Based on Smithfield's 138.8 million shares outstanding, the cash portion of the deal is worth $4.72 billion. The companies valued the deal, including assumed debt, at $7.1 billion, meaning the value of the debt is around $2.38 billion.

With annual revenue of $13 billion and more than 46,000 employees, Smithfield, based in a small Virginia town of the same name, has facilities in 26 US states, including the world's largest slaughterhouse and meat-processing plant, in North Carolina. It also has operations in Mexico and 10 European countries.

The company's brands include Smithfield ham, Farmland bacon and Healthy Ones lunch meats. It raises some 15 million pigs a year and processes 27 million, producing more than 2.7 billion kilograms of pork.

Shuanghui, based in Henan province, owns businesses in food production, logistics and flavorings.

The deal gives Shuanghui, which already is the majority shareholder in China's largest meat-processing enterprise, a major foothold in the US food industry.

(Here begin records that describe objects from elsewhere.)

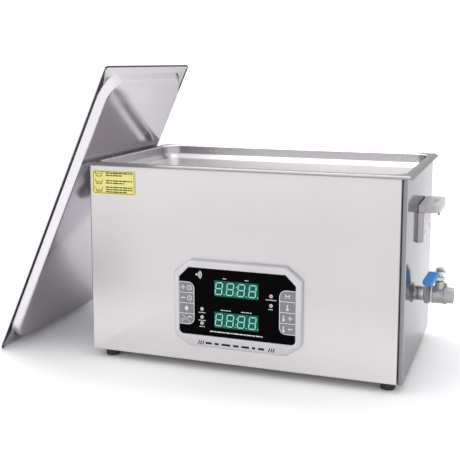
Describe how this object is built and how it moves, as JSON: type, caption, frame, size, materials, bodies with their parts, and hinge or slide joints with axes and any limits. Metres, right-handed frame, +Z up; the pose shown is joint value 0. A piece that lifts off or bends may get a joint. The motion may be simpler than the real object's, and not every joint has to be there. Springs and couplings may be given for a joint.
{
  "type": "ultrasonic cleaner",
  "caption": "Bench-top ultrasonic cleaner: a deep steel tank in a sheet-steel housing with a control panel, side handles, a drain ball valve and a pressed lid leaning on its side.",
  "frame": {"origin": "on the bench surface, under the middle of the whole object's box, lid and drain valve included", "axes": "+X to the right as the user faces the control panel, +Y to the back, +Z up; the control panel faces -Y"},
  "size_m": [0.7388, 0.346, 0.4841],
  "materials": {
    "housing_steel": "fine vertical brushing, satin",
    "polished_steel": "bright, softly mirroring stainless",
    "bezel_silver": "silver-painted plastic",
    "overlay_black": "glossy black film",
    "key_grey": "fine-textured grey film",
    "display_green": "tinted filter over lit segments",
    "lens_white": "clear-white lens",
    "foot_rubber": "matt black rubber",
    "handle_grey": "fine-textured light grey plastic",
    "notice_yellow": "printed vinyl sticker",
    "valve_nickel": "cast and turned, nickel coloured",
    "sleeve_blue": "dipped blue vinyl",
    "seat_white": "white fluoropolymer",
    "transducer_alloy": "turned and extruded aluminium",
    "silicone_red": "silicone heater mat",
    "board_green": "solder-masked circuit board",
    "fitting_black": "black moulded plastic"
  },
  "bodies": {
    "chassis": {"tank": "polished_steel", "housing_wrap": "housing_steel", "front_panel": "housing_steel", "base_plate": "housing_steel", "foot_front_left": "foot_rubber", "foot_front_right": "foot_rubber", "foot_back_left": "foot_rubber", "foot_back_right": "foot_rubber", "control_bezel": "bezel_silver", "control_overlay": "overlay_black", "display_upper": "display_green", "display_lower": "display_green", "light_guide_left": "lens_white", "light_guide_right": "lens_white", "control_board": "board_green", "notice_label": "notice_yellow", "handle_base_right": "handle_grey", "handle_base_left": "handle_grey", "drain_elbow": "valve_nickel", "drain_nipple": "valve_nickel", "drain_locknut": "valve_nickel", "valve_end_cap": "valve_nickel", "valve_body": "valve_nickel", "valve_seat_outlet": "seat_white", "valve_seat_inlet": "seat_white", "transducer_1": "transducer_alloy", "transducer_2": "transducer_alloy", "transducer_3": "transducer_alloy", "transducer_4": "transducer_alloy", "transducer_5": "transducer_alloy", "transducer_6": "transducer_alloy", "heater_pad_front": "silicone_red", "heater_pad_back": "silicone_red", "temperature_sensor": "valve_nickel", "generator_board": "board_green", "generator_heatsink": "transducer_alloy", "fan_frame": "fitting_black", "fan_grille": "polished_steel", "power_inlet": "fitting_black", "switch_frame": "fitting_black"},
    "left_key_1": {"key_left_1": "key_grey"},
    "left_key_2": {"key_left_2": "key_grey"},
    "left_key_3": {"key_left_3": "key_grey"},
    "left_key_4": {"key_left_4": "key_grey"},
    "right_key_1": {"key_right_1": "key_grey"},
    "right_key_2": {"key_right_2": "key_grey"},
    "right_key_3": {"key_right_3": "key_grey"},
    "right_key_4": {"key_right_4": "key_grey"},
    "right_grip": {"handle_grip_right": "handle_grey", "handle_pin_right": "valve_nickel"},
    "left_grip": {"handle_grip_left": "handle_grey", "handle_pin_left": "valve_nickel"},
    "valve_handle": {"valve_ball": "polished_steel", "valve_stem": "valve_nickel", "valve_lever": "valve_nickel", "lever_sleeve": "sleeve_blue", "valve_lever_nut": "valve_nickel"},
    "rocker": {"switch_rocker": "fitting_black"},
    "fan": {"fan_rotor": "fitting_black"},
    "lid_body": {"lid": "polished_steel"}
  },
  "joints": [
    {"name": "press_left_key_1", "type": "slide", "parent": "chassis", "child": "left_key_1", "axis": [0, 1, 0], "range_m": [0, 0.0008], "stiffness_N_per_m": 600},
    {"name": "press_left_key_2", "type": "slide", "parent": "chassis", "child": "left_key_2", "axis": [0, 1, 0], "range_m": [0, 0.0008], "stiffness_N_per_m": 600},
    {"name": "press_left_key_3", "type": "slide", "parent": "chassis", "child": "left_key_3", "axis": [0, 1, 0], "range_m": [0, 0.0008], "stiffness_N_per_m": 600},
    {"name": "press_left_key_4", "type": "slide", "parent": "chassis", "child": "left_key_4", "axis": [0, 1, 0], "range_m": [0, 0.0008], "stiffness_N_per_m": 600},
    {"name": "press_right_key_1", "type": "slide", "parent": "chassis", "child": "right_key_1", "axis": [0, 1, 0], "range_m": [0, 0.0008], "stiffness_N_per_m": 600},
    {"name": "press_right_key_2", "type": "slide", "parent": "chassis", "child": "right_key_2", "axis": [0, 1, 0], "range_m": [0, 0.0008], "stiffness_N_per_m": 600},
    {"name": "press_right_key_3", "type": "slide", "parent": "chassis", "child": "right_key_3", "axis": [0, 1, 0], "range_m": [0, 0.0008], "stiffness_N_per_m": 600},
    {"name": "press_right_key_4", "type": "slide", "parent": "chassis", "child": "right_key_4", "axis": [0, 1, 0], "range_m": [0, 0.0008], "stiffness_N_per_m": 600},
    {"name": "fold_right_grip", "type": "hinge", "parent": "chassis", "child": "right_grip", "pos_m": [0.32399, 0.023, 0.2565], "axis": [0, 1, 0], "range_deg": [0, 90]},
    {"name": "raise_left_grip", "type": "hinge", "parent": "chassis", "child": "left_grip", "pos_m": [-0.21221, 0.023, 0.2565], "axis": [0, 1, 0], "range_deg": [0, 90]},
    {"name": "open_drain_valve", "type": "hinge", "parent": "chassis", "child": "valve_handle", "pos_m": [0.34689, 0.008, 0.117], "axis": [0, 0, 1], "range_deg": [0, 90]},
    {"name": "rock_mains_switch", "type": "hinge", "parent": "chassis", "child": "rocker", "pos_m": [0.17089, 0.164, 0.054], "axis": [1, 0, 0], "range_deg": [0, 20]},
    {"name": "spin_fan", "type": "hinge", "parent": "chassis", "child": "fan", "pos_m": [-0.06411, 0.151, 0.068], "axis": [0, 1, 0], "continuous": true},
    {"name": "lift_lid", "type": "slide", "parent": "chassis", "child": "lid_body", "axis": [0, 0, 1], "range_m": [0, 0.35]}
  ]
}
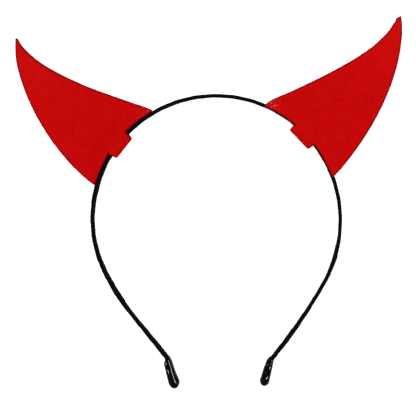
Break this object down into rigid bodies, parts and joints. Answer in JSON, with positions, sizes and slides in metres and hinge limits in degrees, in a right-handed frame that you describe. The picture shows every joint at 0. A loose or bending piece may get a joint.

Amid a fourfold increase in the nation's annual per-capita meat consumption, China became a net importer of pork in 2008, and now is the world's largest consumer of pork.

According to the Earth Policy Institute, an environmental organization, China has imported about 400,000 metric tons of pork annually in recent years, compared with a global pork trade of less than 7 million tons.

In the past decade, Chinese pork prices have more than doubled, contributing to a slowdown in consumption, according to Dutch financial services provider Rabobank.